Task goal
For the material that follows, return exactly the lines from the one with "rim_corner_blocks();" through the one with "obj.parent = None", both ends included.

* START *

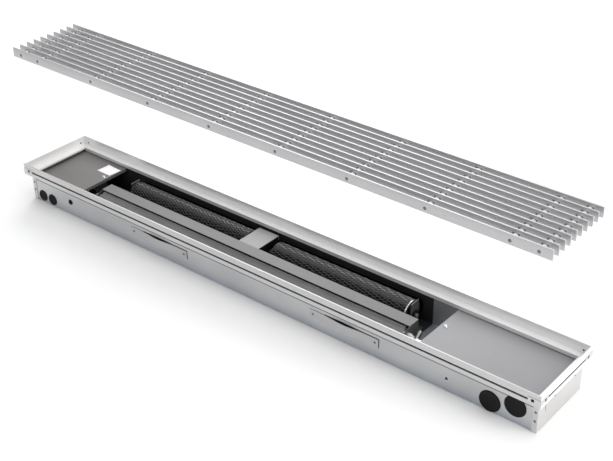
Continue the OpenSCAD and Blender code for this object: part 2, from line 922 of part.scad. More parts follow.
// Moves its child onto the upper connection, pointing up and back
module at_vent() {
    in_coil()
        at_tubes([tube_rows[3]])
            translate([coil_right + socket_length / 2, 0, 0])
                rotate([-(45 + coil_tilt), 0, 0])
                    translate([0, 0, socket_d / 2])
                        children();
}
vent_d = 10;
vent_length = 12;
vent_screw_d = 6;
vent_sink = 5;

// Air vent: a small body soldered on the upper connection
module air_vent_body() {
    color(brass)
    at_vent()
        difference() {
            translate([0, 0, -1])
                cylinder(d = vent_d, h = vent_length + 1);
            translate([0, 0, vent_length - vent_sink])
                cylinder(d = vent_screw_d + 2 * running_gap, h = vent_sink + cut);
            at_vent_socket();
        }
}

// The round socket, seen from the vent's own frame, which the vent body is cut to
module at_vent_socket() {
    translate([-socket_length, 0, -socket_d / 2])
        rotate([0, 90, 0])
            cylinder(d = socket_d, h = 2 * socket_length);
}

module air_vent_screw() {
    color(steel)
    at_vent()
        difference() {
            translate([0, 0, vent_length - vent_sink + 0.2])
                cylinder(d = vent_screw_d, h = vent_sink + 2.5);
            translate([-vent_screw_d, -0.5, vent_length + 1.5])
                cube([2 * vent_screw_d, 1, 2]);
        }
}

// Light sheet over the gap between the fans and the heat exchanger
module air_guide_strip() {
    color([0.62, 0.62, 0.63]) {
        translate([coil_left, strip_front, cover_under])
            cube([coil_length, strip_back - strip_front, cover_sheet]);
        translate([coil_left + coil_plate + edge_gap, strip_back - cover_sheet - edge_gap,
                   cover_top - strip_tongue])
            cube([coil_length - 2 * (coil_plate + edge_gap), cover_sheet, strip_tongue]);
    }
}

// Light sheet over the motor, between the two impellers
module motor_cover() {
    low = motor_x + cover_shift - cover_w / 2;
    color([0.70, 0.70, 0.70]) {
        translate([low, strip_back, cover_under])
            cube([cover_w, cover_back - strip_back, cover_sheet]);
        translate([low, cover_back - cover_sheet, cover_under - 8])
            cube([cover_w, cover_sheet, 8]);
    }
}

// Black guide sheet round the back and underside of an impeller, opening towards the coil
module fan_casing(x, length) {
    r = casing_r + casing_sheet;
    color(black)
    along_x(x, length) {
        difference() {
            translate([fan_y, fan_z])
                circle(r = r);
            translate([fan_y, fan_z])
                circle(r = casing_r);
            translate([fan_y - 2 * r, fan_z - 2 * r])
                square([2 * r, 4 * r]);
            translate([fan_y - cut, casing_lip_z])
                square([2 * r, 2 * r]);
        }
        translate([fan_y - casing_floor, fan_z - r])
            square([casing_floor, casing_sheet]);
    }
}
casing_floor = 48;

module fan_casing_left() {
    fan_casing(left_fan_x - casing_end, impeller_length + 2 * casing_end);
}

module fan_casing_right() {
    fan_casing(right_fan_x - casing_end, impeller_length + 2 * casing_end);
}

// Sheets on both sides of the motor, with a hole for the shaft
module fan_side_plates() {
    front = strip_back + edge_gap;
    color(black)
    for (s = [-1, 1])
        translate([motor_x + s * side_plate_half - casing_sheet / 2, 0, 0])
            difference() {
                translate([0, front, floor_top])
                    cube([casing_sheet, cover_back - cover_sheet - edge_gap - front,
                          cover_under - floor_top]);
                rod_x(-cut, fan_y, fan_z, shaft_d + 6, casing_sheet + 2 * cut);
            }
}

// Upright sheets at the far ends of the impellers, which carry the shaft bearings
module bearing_stands() {
    color(dark_grey)
    for (s = [-1, 1])
        translate([module_shift, 0, 0])
            mirror([s > 0 ? 0 : 1, 0, 0])
                translate([impeller_gap / 2 + stand_x, 0, 0])
                    difference() {
                        union() {
                            translate([0, fan_y - stand_w / 2, floor_top])
                                cube([stand_sheet, stand_w, stand_top - floor_top]);
                            translate([0, fan_y - stand_w / 2, floor_top])
                                cube([stand_foot, stand_w, stand_sheet]);
                        }
                        rod_x(-cut, fan_y, fan_z, bearing_d, stand_sheet + 2 * cut);
                    }
}

// Rubber-mounted sleeve bearings in the stands
module shaft_bearings() {
    color(black)
    for (s = [-1, 1])
        translate([module_shift, 0, 0])
            mirror([s > 0 ? 0 : 1, 0, 0])
                translate([impeller_gap / 2 + stand_x + stand_sheet / 2 - bearing_length / 2, 0, 0])
                    difference() {
                        rod_x(0, fan_y, fan_z, bearing_d, bearing_length);
                        rod_x(-cut, fan_y, fan_z, shaft_d + 2 * running_gap, bearing_length + 2 * cut);
                    }
}

// Double-shaft motor with stepped end shields
module fan_motor() {
    shield = 6;
    color(steel)
    difference() {
        union() {
            rod_x(motor_x - motor_length / 2 + shield, fan_y, fan_z, motor_d,
                motor_length - 2 * shield);
            rod_x(motor_x - motor_length / 2, fan_y, fan_z, motor_d * 0.7, motor_length);
        }
        rod_x(motor_x - motor_length, fan_y, fan_z, shaft_d + 2 * running_gap, 2 * motor_length);
    }
}

// Saddle bracket under the motor
module motor_cradle() {
    half = motor_d / 2 + 4;
    saddle_x = motor_length / 2 - 12;
    color(zinc)
    difference() {
        union() {
            translate([motor_x - saddle_x, fan_y - half, floor_top])
                cube([2 * saddle_x, 2 * half - 6, cradle_sheet]);
            for (s = [-1, 1])
                translate([motor_x + s * saddle_x - (s > 0 ? cradle_sheet : 0), fan_y - half, floor_top])
                    cube([cradle_sheet, 2 * half - 6, fan_z - floor_top - 6]);
        }
        rod_x(motor_x - motor_length, fan_y, fan_z, motor_d + 2 * running_gap, 2 * motor_length);
    }
}

module fan_shaft() {
    color(steel)
    rod_x(module_shift - shaft_half, fan_y, fan_z, shaft_d, 2 * shaft_half);
}

// Points of one curved blade: two arcs a blade's thickness apart across the blade ring
function blade_arc(shift) = [for (i = [0 : 4])
    let (r = impeller_d / 2 - blade_depth * i / 4, a = blade_turn * pow(i / 4, 1.5) + shift / r)
    [r * cos(a), r * sin(a)]];

module blade() {
    half = blade_sheet / 2 * 180 / PI;
    outer = blade_arc(-half);
    inner = blade_arc(half);
    polygon(concat(outer, [for (i = [4 : -1 : 0]) inner[i]]));
}

// Cross-flow impeller along +x from x = 0: staggered blade sections between rings, with an
// open spoked end at one side and a hub at both
module impeller(spoked_first) {
    section = impeller_length / section_count;
    inner_r = impeller_d / 2 - blade_depth - 1;
    difference() {
        rotate([90, 0, 90])
            union() {
                for (s = [0 : section_count - 1])
                    translate([0, 0, s * section])
                        rotate([0, 0, (s % 2) * 180 / blade_count])
                            linear_extrude(section)
                                for (b = [0 : blade_count - 1])
                                    rotate([0, 0, b * 360 / blade_count])
                                        blade();
                for (s = [0 : section_count])
                    translate([0, 0, min(s * section, impeller_length - ring_sheet)])
                        linear_extrude(ring_sheet)
                            difference() {
                                circle(d = impeller_d);
                                circle(r = inner_r);
                            }
                for (e = [0, 1])
                    translate([0, 0, e * (impeller_length - hub_length)])
                        cylinder(d = hub_d, h = hub_length);
                for (e = [0, 1])
                    translate([0, 0, e * (impeller_length - ring_sheet)])
                        linear_extrude(ring_sheet)
                            end_web((e == 0) == spoked_first);
            }
        rod_x(-cut, 0, 0, shaft_d + 2 * running_gap, impeller_length + 2 * cut);
    }
}

// End web of an impeller: four spokes at the open end, a full disc at the motor
module end_web(spoked) {
    if (spoked)
        for (t = [0, 90])
            rotate([0, 0, t])
                square([impeller_d - blade_depth, 4], center = true);
    else
        circle(d = impeller_d - blade_depth);
}

module impeller_left() {
    color(black)
    translate([left_fan_x, fan_y, fan_z]) impeller(true);
}

module impeller_right() {
    color(black)
    translate([right_fan_x, fan_y, fan_z]) impeller(false);
}

module junction_box() {
    color([0.75, 0.75, 0.74])
    translate([box_x, 0, floor_top])
        difference() {
            translate([-box_l / 2, -box_w / 2, 0])
                cube([box_l, box_w, box_h]);
            difference() {
                translate([-box_l / 2 + box_wall, -box_w / 2 + box_wall, box_wall])
                    cube([box_l - 2 * box_wall, box_w - 2 * box_wall, box_h]);
                for (s = [-1, 1])
                    for (t = [-1, 1])
                        translate([s * (box_l / 2 - 5), t * (box_w / 2 - 5), 0])
                            cylinder(d = 8, h = box_h);
            }
            for (s = [-1, 1])
                for (t = [-1, 1])
                    translate([s * (box_l / 2 - 5), t * (box_w / 2 - 5), box_h - 10])
                        cylinder(d = 3.2, h = 10 + cut);
            rod_x(box_l / 2 - box_wall - cut, loom_y, gland_z - floor_top, gland_d - 4, box_wall + 2 * cut);
        }
}

module junction_box_lid() {
    color([0.82, 0.82, 0.81])
    translate([box_x, 0, floor_top + box_h])
        difference() {
            translate([-box_l / 2, -box_w / 2, 0])
                cube([box_l, box_w, box_lid]);
            for (s = [-1, 1])
                for (t = [-1, 1])
                    translate([s * (box_l / 2 - 5), t * (box_w / 2 - 5), -cut])
                        cylinder(d = 3.2, h = box_lid + 2 * cut);
        }
}

module box_lid_screws() {
    color(steel)
    translate([box_x, 0, floor_top + box_h + box_lid])
        for (s = [-1, 1])
            for (t = [-1, 1])
                translate([s * (box_l / 2 - 5), t * (box_w / 2 - 5), 0]) {
                    cylinder(d = 5.5, h = 1.6);
                    translate([0, 0, -8])
                        cylinder(d = 3, h = 8);
                }
}

// Row of terminals on the floor of the box
module terminal_block() {
    pole = 9;
    poles = 5;
    color([0.9, 0.9, 0.88])
    translate([box_x - poles * pole / 2, 2, floor_top + box_wall])
        difference() {
            cube([poles * pole, 16, 14]);
            for (i = [0 : poles - 1])
                translate([(i + 0.5) * pole, 0, 0]) {
                    rod_y(0, -cut, 6, 4, 16 + 2 * cut);
                    translate([0, 8, 10])
                        cylinder(d = 4.5, h = 5);
                }
        }
}

// Cable gland in the box wall, round the motor's lead
module cable_glands() {
    color(black)
    difference() {
        union() {
            rod_x(box_x + box_l / 2, loom_y, gland_z, gland_d, gland_length);
            rod_x(box_x + box_l / 2 - box_wall - 3, loom_y, gland_z, gland_d - 4 - 2 * running_gap,
                box_wall + 3 + cut);
        }
        rod_x(box_x, loom_y, gland_z, loom_d + 2 * running_gap, box_l);
    }
}

// Motor lead: out of the motor, along under the strip, down a step and into the junction box
module wiring_loom() {
    start_y = fan_y - motor_d / 2 - running_gap;
    corner_x = motor_x - loom_elbow;
    color(black) {
        rod_y(motor_x, loom_y + loom_elbow, fan_z, loom_d, start_y - loom_y - loom_elbow);
        translate([corner_x, loom_y + loom_elbow, fan_z])
            rotate([0, 0, -90])
                elbow(loom_d, loom_elbow);
        rod_x(loom_step_x, loom_y, fan_z, loom_d, corner_x - loom_step_x);
        translate([loom_step_x, loom_y, fan_z - loom_drop])
            rotate([90, 0, 0])
                rotate([0, 0, 90])
                    elbow(loom_d, loom_drop);
        translate([loom_step_x - 2 * loom_drop, loom_y, gland_z + loom_drop])
            rotate([90, 0, 0])
                rotate([0, 0, -90])
                    elbow(loom_d, loom_drop);
        rod_x(loom_box_x, loom_y, gland_z, loom_d, loom_step_x - 2 * loom_drop - loom_box_x);
    }
}

// Flat bars of the grille, drilled for the cross rods
module grille_bars() {
    color([0.70, 0.70, 0.71])
    for (i = [0 : bar_count - 1])
        translate([-bar_length / 2, -grille_w / 2 + i * bar_pitch + bar_thickness, grille_bottom])
            rotate([90, 0, 0])
                linear_extrude(bar_thickness)
                    difference() {
                        square([bar_length, bar_height]);
                        for (x = rod_at)
                            translate([bar_length / 2 + x, rod_height])
                                circle(d = rod_d + shank_gap);
                    }
}

// Cross rods with riveted heads
module grille_rods() {
    color(steel)
    for (x = rod_at) {
        rod_y(x, -grille_w / 2, rod_z, rod_d, grille_w);
        rod_y(x, -grille_w / 2 - rod_head_h, rod_z, rod_head_d, rod_head_h);
        rod_y(x, grille_w / 2, rod_z, rod_head_d, rod_head_h);
    }
}

// Spacer sleeves on the rods between the bars
module grille_spacers() {
    color(steel)
    for (x = rod_at)
        for (i = [0 : bar_count - 2])
            difference() {
                rod_y(x, -grille_w / 2 + i * bar_pitch + bar_thickness, rod_z, spacer_d,
                    bar_pitch - bar_thickness);
                rod_y(x, -grille_w / 2 + i * bar_pitch, rod_z, rod_d + shank_gap, 2 * bar_pitch);
            }
}

trough_tray();
end_cap_left();
end_cap_right();
end_cap_rivets();
cover_rests();
rim_front();
rim_back();
rim_left();
rim_right();
rim_corner_blocks();
rim_corner_screws();
anchor_plates();
anchor_rivets();
pipe_entry_plugs();
cable_entry_plugs();
cable_grommet();
cover_plate_left();
cover_plate_right();
cover_brackets();
cover_screws();
coil_fins();
coil_tubes();
coil_return_bends();
coil_end_plate_left();
coil_end_plate_right();
pipe_connections();
air_vent_body();
air_vent_screw();
air_guide_strip();
motor_cover();
fan_casing_left();
fan_casing_right();
fan_side_plates();
bearing_stands();
shaft_bearings();
fan_motor();
motor_cradle();
fan_shaft();
impeller_left();
impeller_right();
junction_box();
junction_box_lid();
box_lid_screws();
terminal_block();
cable_glands();
wiring_loom();
grille_bars();
grille_rods();
grille_spacers();
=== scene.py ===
"""Finishes, fine pieces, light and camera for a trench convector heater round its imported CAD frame.

The trough, rim, covers and inner works keep their CAD meshes and get worked-out metal finishes. The pieces
whose fine form matters are new surfaces: the grille's eased bars with riveted rods and sleeves, the rippled
fins of the heat exchanger and the skewed blades of the two cross-flow impellers.
"""

import logging
import math
from dataclasses import dataclass, replace
from enum import Enum
from functools import cache, reduce

import bpy
import numpy as np
from mathutils import Matrix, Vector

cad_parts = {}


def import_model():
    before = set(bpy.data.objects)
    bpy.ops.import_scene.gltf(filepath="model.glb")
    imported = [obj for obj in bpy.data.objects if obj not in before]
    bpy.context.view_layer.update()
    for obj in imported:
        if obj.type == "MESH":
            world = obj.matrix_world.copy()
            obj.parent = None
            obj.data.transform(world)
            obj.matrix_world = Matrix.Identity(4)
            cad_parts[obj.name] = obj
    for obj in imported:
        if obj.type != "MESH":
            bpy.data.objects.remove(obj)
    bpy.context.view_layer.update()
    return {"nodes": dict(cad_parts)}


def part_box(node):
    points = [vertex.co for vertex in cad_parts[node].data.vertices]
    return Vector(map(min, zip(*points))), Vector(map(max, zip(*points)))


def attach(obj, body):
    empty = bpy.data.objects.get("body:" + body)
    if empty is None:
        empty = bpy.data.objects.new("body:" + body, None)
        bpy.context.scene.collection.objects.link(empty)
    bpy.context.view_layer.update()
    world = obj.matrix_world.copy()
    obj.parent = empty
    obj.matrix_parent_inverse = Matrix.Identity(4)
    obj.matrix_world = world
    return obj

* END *

Solution to this exercise
rim_corner_blocks();
rim_corner_screws();
anchor_plates();
anchor_rivets();
pipe_entry_plugs();
cable_entry_plugs();
cable_grommet();
cover_plate_left();
cover_plate_right();
cover_brackets();
cover_screws();
coil_fins();
coil_tubes();
coil_return_bends();
coil_end_plate_left();
coil_end_plate_right();
pipe_connections();
air_vent_body();
air_vent_screw();
air_guide_strip();
motor_cover();
fan_casing_left();
fan_casing_right();
fan_side_plates();
bearing_stands();
shaft_bearings();
fan_motor();
motor_cradle();
fan_shaft();
impeller_left();
impeller_right();
junction_box();
junction_box_lid();
box_lid_screws();
terminal_block();
cable_glands();
wiring_loom();
grille_bars();
grille_rods();
grille_spacers();
=== scene.py ===
"""Finishes, fine pieces, light and camera for a trench convector heater round its imported CAD frame.

The trough, rim, covers and inner works keep their CAD meshes and get worked-out metal finishes. The pieces
whose fine form matters are new surfaces: the grille's eased bars with riveted rods and sleeves, the rippled
fins of the heat exchanger and the skewed blades of the two cross-flow impellers.
"""

import logging
import math
from dataclasses import dataclass, replace
from enum import Enum
from functools import cache, reduce

import bpy
import numpy as np
from mathutils import Matrix, Vector

cad_parts = {}


def import_model():
    before = set(bpy.data.objects)
    bpy.ops.import_scene.gltf(filepath="model.glb")
    imported = [obj for obj in bpy.data.objects if obj not in before]
    bpy.context.view_layer.update()
    for obj in imported:
        if obj.type == "MESH":
            world = obj.matrix_world.copy()
            obj.parent = None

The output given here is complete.